Dr. Maddox puffed on his cigar.

“Titled gentlemen obtain and maintain their power through the favors they perform for and receive from other titled gentlemen,” Dr. Maddox explained.
“I could buy and sell the lot of them,” Bowie said.

“No doubt,” Dr. Maddox said. “But you have no title and thus no position, the power of which could be bartered for assistance from other titled men. Thus, you are no gentleman.”

“We’ve established that,” Bowie said.

“Dueling,” Dr. Maddox said. “Is the means by which titled gentlemen regain their good name when it is besmirched by another titled gentleman. As such, gentlemen must follow the rules when squaring off with other gentlemen. But with a commoner such as yourself, Sheriff Wright will be able to violate the sanctity of the duel in any way he pleases and as long as you die, no gentlemen will think ill of him.”

“Sure they would,” Bowie said. “He’d be branded a cheater.”

Dr. Maddox laughed. “Oh my boy,” Dr. Maddox said. “That’s what titled gentlemen do. They sit around in parlors and smoke cigars and imbibe alcohol and plot out their intentions to cheat lowly commoners such as yourself.”

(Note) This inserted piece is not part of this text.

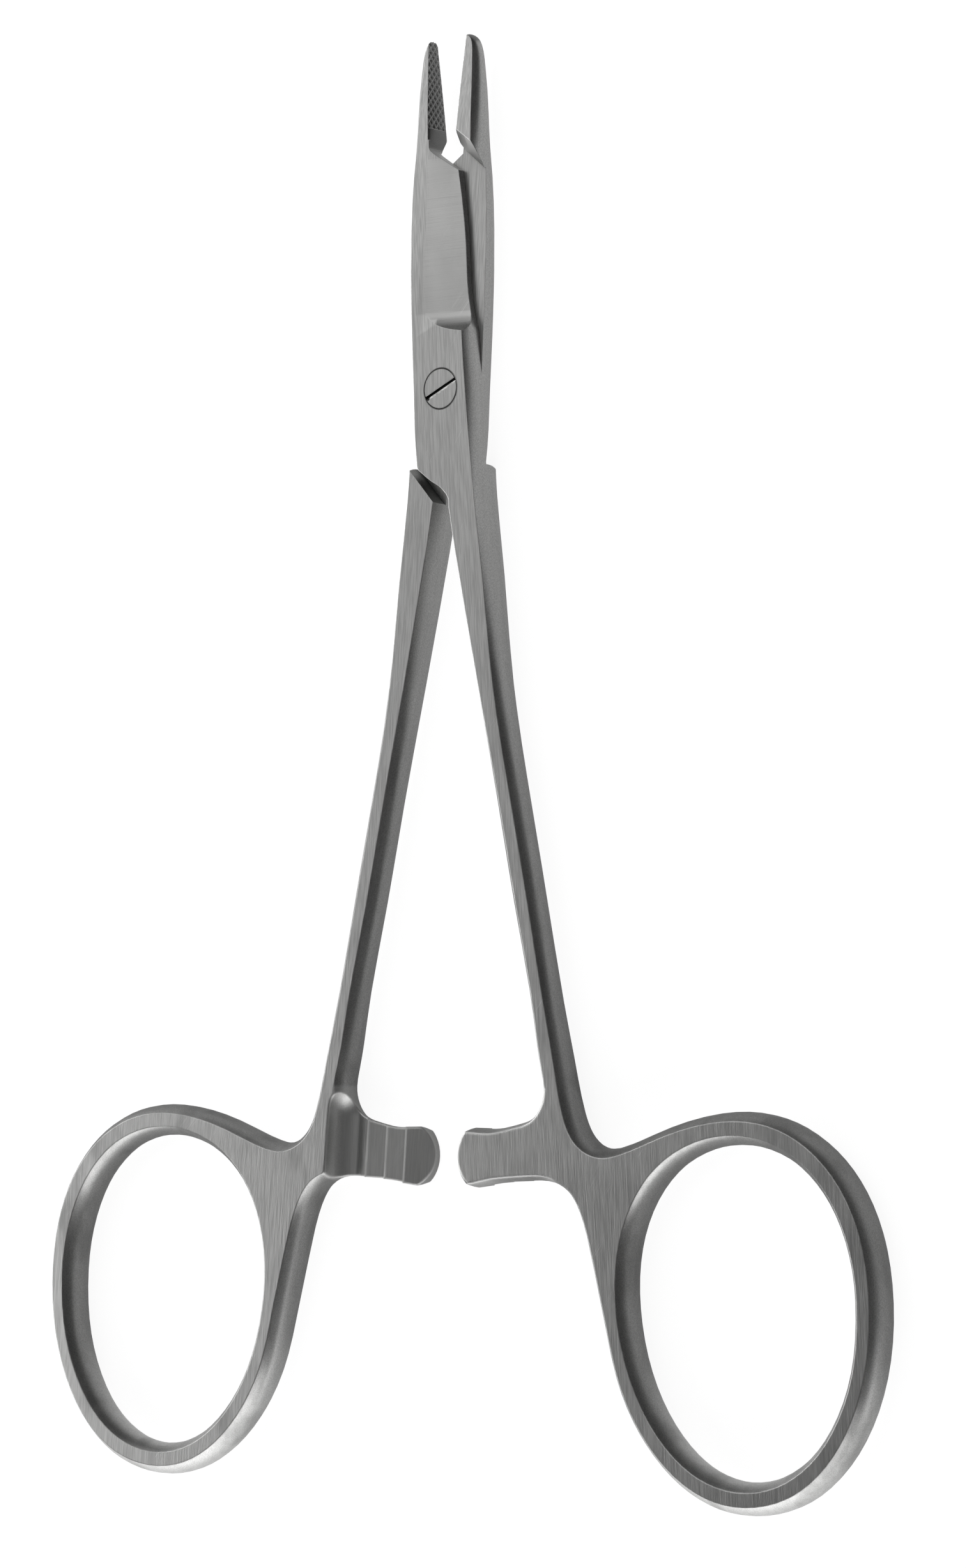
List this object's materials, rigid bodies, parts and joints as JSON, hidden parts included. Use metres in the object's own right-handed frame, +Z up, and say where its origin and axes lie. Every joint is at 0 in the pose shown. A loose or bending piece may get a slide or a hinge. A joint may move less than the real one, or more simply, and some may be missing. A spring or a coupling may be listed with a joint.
{
  "type": "surgical needle holder",
  "caption": "Ring-handled surgical needle holder with cross-cut jaws, scissor blades behind them, a slotted pivot screw and interlocking ratchet arms.",
  "frame": {"origin": "middle of the opened instrument's box, on the plane its back faces lie on", "axes": "+Y toward the jaw tips, along the middle of the opened instrument; +X to the right as the screw's slot is looked at; +Z up out of the face with the slot"},
  "size_m": [0.0978, 0.1374, 0.0039],
  "materials": {
    "arm_steel": "satin brushed stainless steel",
    "screw_steel": "turned and satin brushed stainless steel"
  },
  "bodies": {
    "back": {"back_arm": "arm_steel", "pivot_screw": "screw_steel"},
    "front": {"front_arm": "arm_steel"}
  },
  "joints": [
    {"name": "pivot", "type": "hinge", "parent": "back", "child": "front", "pos_m": [0, 0.03487, 0.00195], "axis": [0, 0, 1], "range_deg": [-7.2, 50]}
  ]
}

The good doctor noticed the smoke in his hand and the booze on his table, then cleared his throat.

“Naturally, I would never use my title to harm another,” Dr. Maddox said. “But Sheriff Wright would and will and as you hold no title, his fellow gentlemen will heap praise upon him for snuffing out the commoner who dared to speak up against him, rules be damned.”

Bowie’s lungs expelled a sigh of deep, forlorn exasperation. “Fuck.”

“Indeed,” Dr. Maddox said.

“Well,” Bowie said. “There’s nothing I can do about it now.”

“Preposterous,” Dr. Maddox replied. “Of course there is. Do not show up at the duel.”

“Then I’d be yellow,” Bowie said.

“My boy,” Dr. Maddox said. “I have spent eighty some odd years avoiding one fight after another and I assure you, being ‘yellow’ has allowed me to live a long, healthy life.”

Bowie looked around the doctor’s empty house. “What have you got to show for it?”

Now the doctor looked around his sparse home. “Touche.”

Dr. Maddox waved his hand through the air. “I have given you my counsel. Do with it what you will.”

Bowie put on his coat. “Be my second?”

The doctor choked on his smoke. “Don’t be absurd!”

“Every duelist needs a second,” Bowie said.

“And what good would I be to you as a second if you will not heed my advice?” Dr. Maddox asked.

“I don’t know,” Bowie replied. “You could patch me up like you always do?”

Dr. Maddox rubbed his aching cranium. “Oh fine. As we speak I can feel the eyes of your father, who had a head as hot as yours, burning a hole into my soul with his livid eyes, demanding that I assist you. I shall be your second.”

“Much obliged,” Bowie said.

“If only hot headedness could skip a generation,” Dr. Maddox said.

Bowie grinned. “Now where would the fun be in that?”